__DIRECTIONS FOR THIS TASK__
Please write out the material below exactly as given.

• • • • • • •

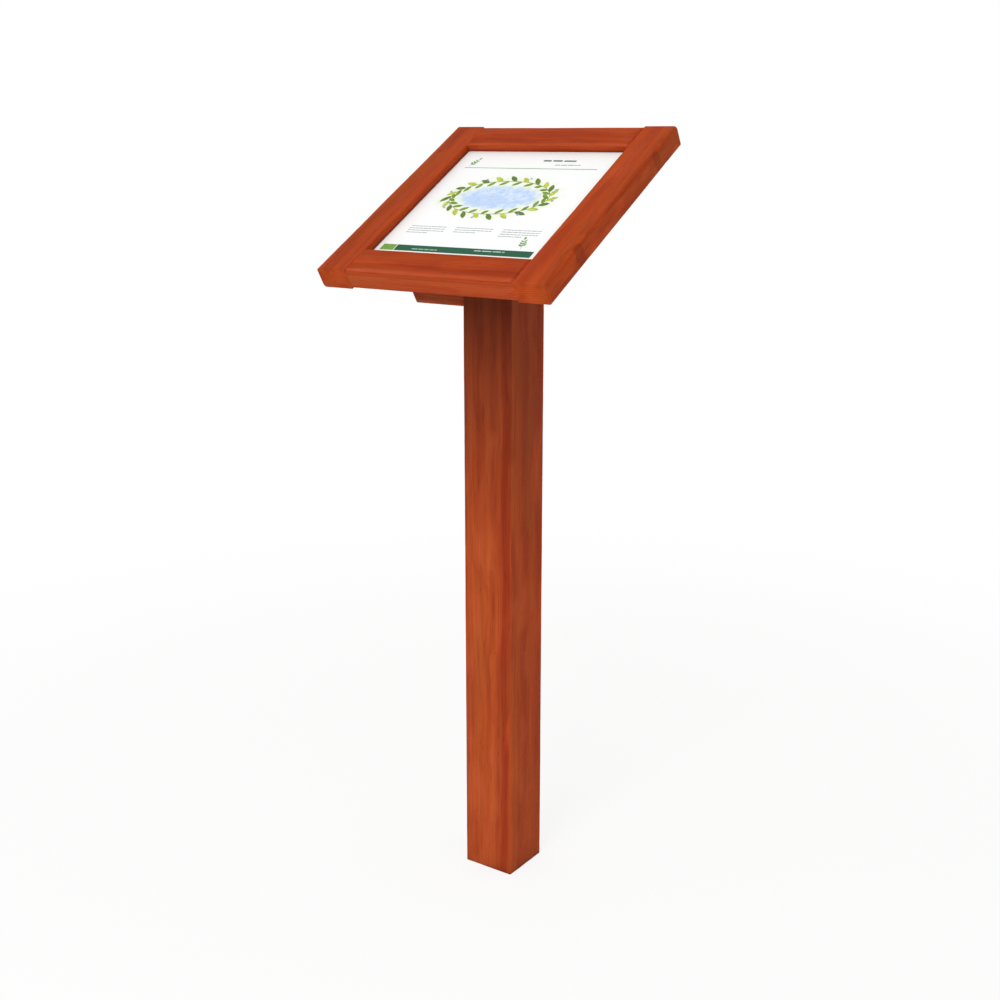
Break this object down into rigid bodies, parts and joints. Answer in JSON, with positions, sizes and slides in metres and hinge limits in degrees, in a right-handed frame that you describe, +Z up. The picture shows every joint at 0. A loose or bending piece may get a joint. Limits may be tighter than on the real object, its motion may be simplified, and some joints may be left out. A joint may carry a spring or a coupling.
{
  "type": "park interpretation sign",
  "caption": "Stained timber lectern sign: a square post carries a tilted square frame that holds a printed panel for standing readers.",
  "frame": {"origin": "centre of the post's sawn foot, on the ground", "axes": "+Z up along the post, -Y towards the reader, +X to the reader's right"},
  "size_m": [0.455, 0.413, 1.3375],
  "materials": {
    "post_timber": "stained softwood, open grain",
    "frame_timber": "stained softwood, open grain",
    "batten_timber": "stained sawn softwood",
    "dowel_timber": "plain beech",
    "plywood": "sealed plywood",
    "print": "satin printed film",
    "panel_core": "smooth laminate",
    "foam_tape": "closed-cell foam",
    "stainless": "passivated stainless steel",
    "galvanised": "hot-dip galvanised"
  },
  "bodies": {
    "root": {"post": "post_timber", "side_cleat": "post_timber", "left_stile": "frame_timber", "right_stile": "frame_timber", "bottom_rail": "frame_timber", "top_rail": "frame_timber", "lower_batten": "batten_timber", "upper_batten": "batten_timber", "left_bead": "batten_timber", "right_bead": "batten_timber", "bottom_bead": "batten_timber", "top_bead": "batten_timber", "corner_dowels": "dowel_timber", "backing_board": "plywood", "printed_sheet": "print", "print_panel": "panel_core", "panel_gasket": "foam_tape", "head_screws": "stainless", "batten_screws": "stainless", "bead_screws": "stainless", "cleat_screws": "galvanised", "cleat_washers": "galvanised", "ground_socket": "galvanised", "cleat_top_screws": "stainless"}
  },
  "joints": []
}
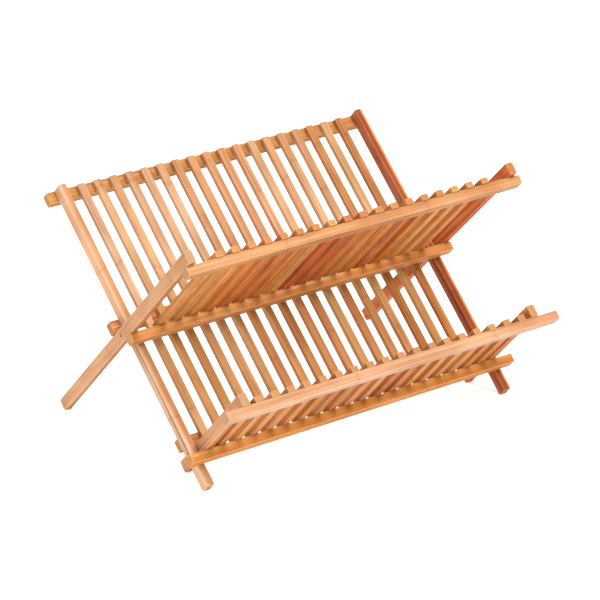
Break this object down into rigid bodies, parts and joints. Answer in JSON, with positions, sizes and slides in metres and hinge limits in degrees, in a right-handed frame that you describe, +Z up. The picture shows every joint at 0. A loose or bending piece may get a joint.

• • • • • • •

__RIGHT ANSWER__
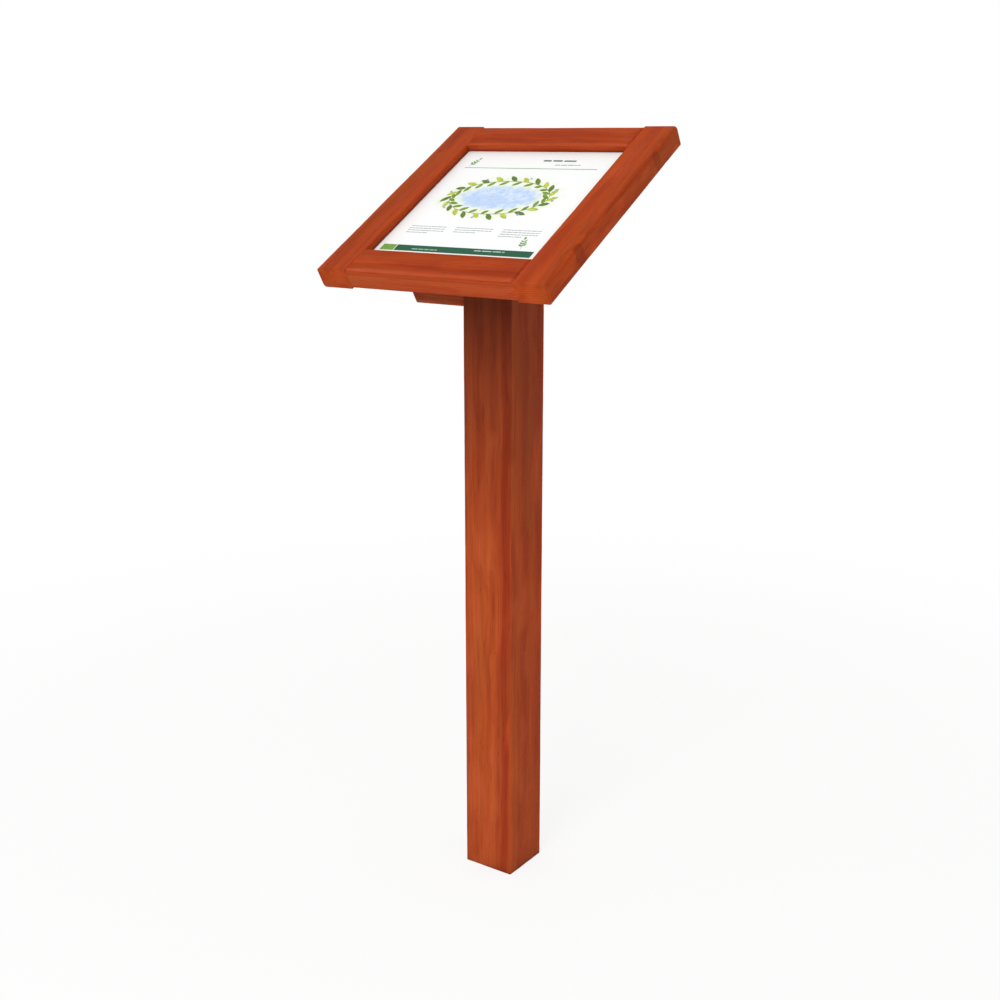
Break this object down into rigid bodies, parts and joints. Answer in JSON, with positions, sizes and slides in metres and hinge limits in degrees, in a right-handed frame that you describe, +Z up. The picture shows every joint at 0. A loose or bending piece may get a joint. Limits may be tighter than on the real object, its motion may be simplified, and some joints may be left out. A joint may carry a spring or a coupling.
{
  "type": "park interpretation sign",
  "caption": "Stained timber lectern sign: a square post carries a tilted square frame that holds a printed panel for standing readers.",
  "frame": {"origin": "centre of the post's sawn foot, on the ground", "axes": "+Z up along the post, -Y towards the reader, +X to the reader's right"},
  "size_m": [0.455, 0.413, 1.3375],
  "materials": {
    "post_timber": "stained softwood, open grain",
    "frame_timber": "stained softwood, open grain",
    "batten_timber": "stained sawn softwood",
    "dowel_timber": "plain beech",
    "plywood": "sealed plywood",
    "print": "satin printed film",
    "panel_core": "smooth laminate",
    "foam_tape": "closed-cell foam",
    "stainless": "passivated stainless steel",
    "galvanised": "hot-dip galvanised"
  },
  "bodies": {
    "root": {"post": "post_timber", "side_cleat": "post_timber", "left_stile": "frame_timber", "right_stile": "frame_timber", "bottom_rail": "frame_timber", "top_rail": "frame_timber", "lower_batten": "batten_timber", "upper_batten": "batten_timber", "left_bead": "batten_timber", "right_bead": "batten_timber", "bottom_bead": "batten_timber", "top_bead": "batten_timber", "corner_dowels": "dowel_timber", "backing_board": "plywood", "printed_sheet": "print", "print_panel": "panel_core", "panel_gasket": "foam_tape", "head_screws": "stainless", "batten_screws": "stainless", "bead_screws": "stainless", "cleat_screws": "galvanised", "cleat_washers": "galvanised", "ground_socket": "galvanised", "cleat_top_screws": "stainless"}
  },
  "joints": []
}
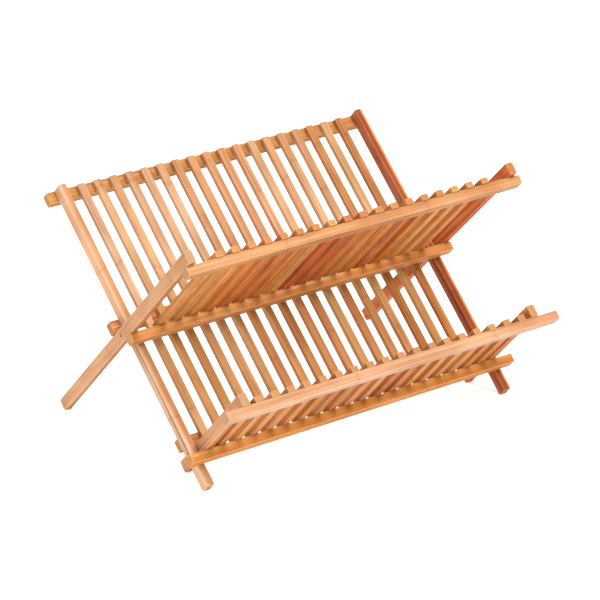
Break this object down into rigid bodies, parts and joints. Answer in JSON, with positions, sizes and slides in metres and hinge limits in degrees, in a right-handed frame that you describe, +Z up. The picture shows every joint at 0. A loose or bending piece may get a joint.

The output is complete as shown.